Quand arriva la grande révolution de 1688, c’est en favori et ami des nouveaux souverains qu’il rentra en Angleterre. Guillaume d’Orange, à qui on l’avait depuis longtemps présenté, l’avait pris en estime singulière, l’avait fait confident de ses desseins, et finalement l’avait prié, en quittant la Hollande, de rester auprès de la reine Marie, pour faire la traversée avec elle quand le moment serait venu.

Débarqué à Greenwich le 12 février 1689, son premier soin fut de faire enfin imprimer l’Essai sur l’entendement. La dédicace[1] est datée du 24 mai, et l’ouvrage fut mis en vente quelques mois après, dès le commencement de 1690. Locke toucha trente livres pour ses droits d’auteur.

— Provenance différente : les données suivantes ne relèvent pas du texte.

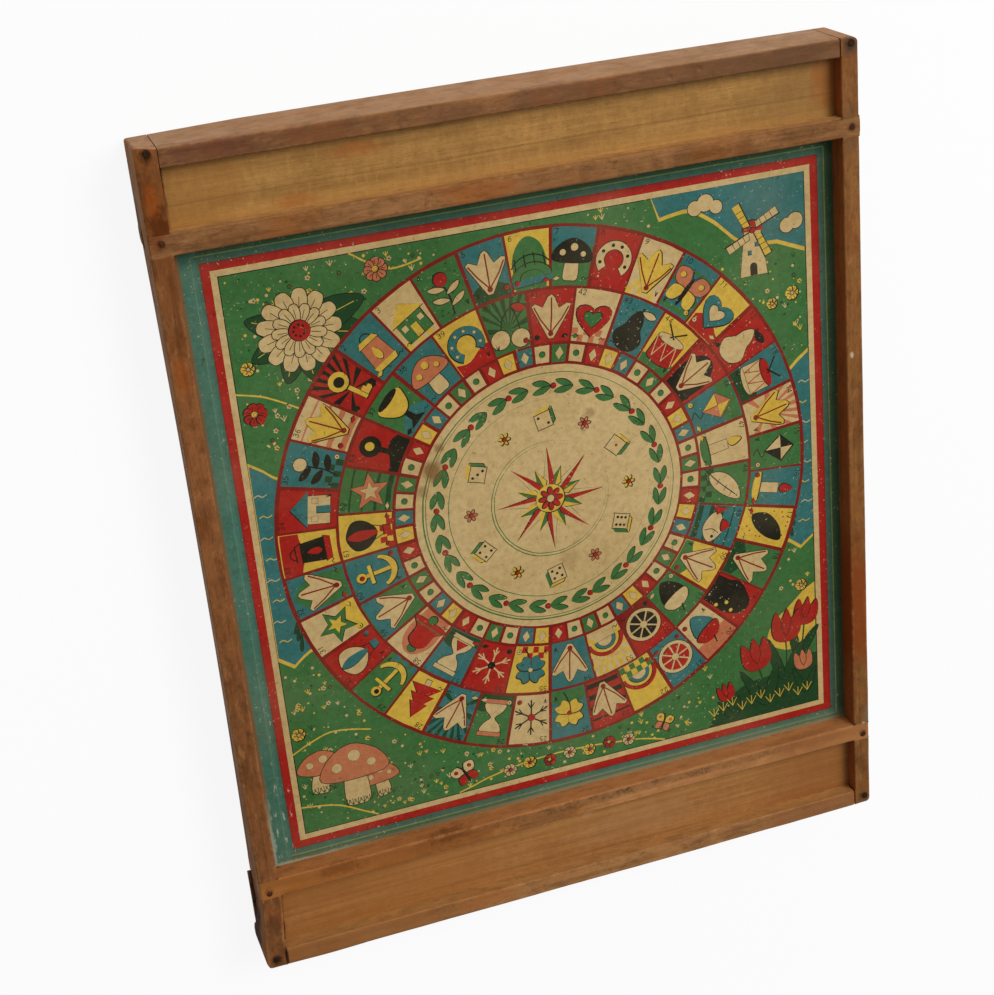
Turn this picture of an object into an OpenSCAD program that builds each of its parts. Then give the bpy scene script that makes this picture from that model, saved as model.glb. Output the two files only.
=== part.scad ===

Le roi, qui à tout prix voulait le voir au service de l’État, le pria tout d’abord d’aller comme ambassadeur auprès de l’électeur de Brandebourg, qui bientôt devait être roi de Prusse. Il refusa, craignant pour sa santé la rigueur du climat. On insista en lui offrant Vienne, mieux encore, en le priant de désigner lui-même le poste qui lui plairait ; mais il tint bon, disant qu’il ne se croyait pas fait pour de si lourdes responsabilités, qu’il trouverait moyen de servir

  1. On lui a reproché, comme trop humble et trop flatteur, le ton de cette dédicace à lord Pembroke ; mais elle est tout simplement dans le goût et les habitudes du temps.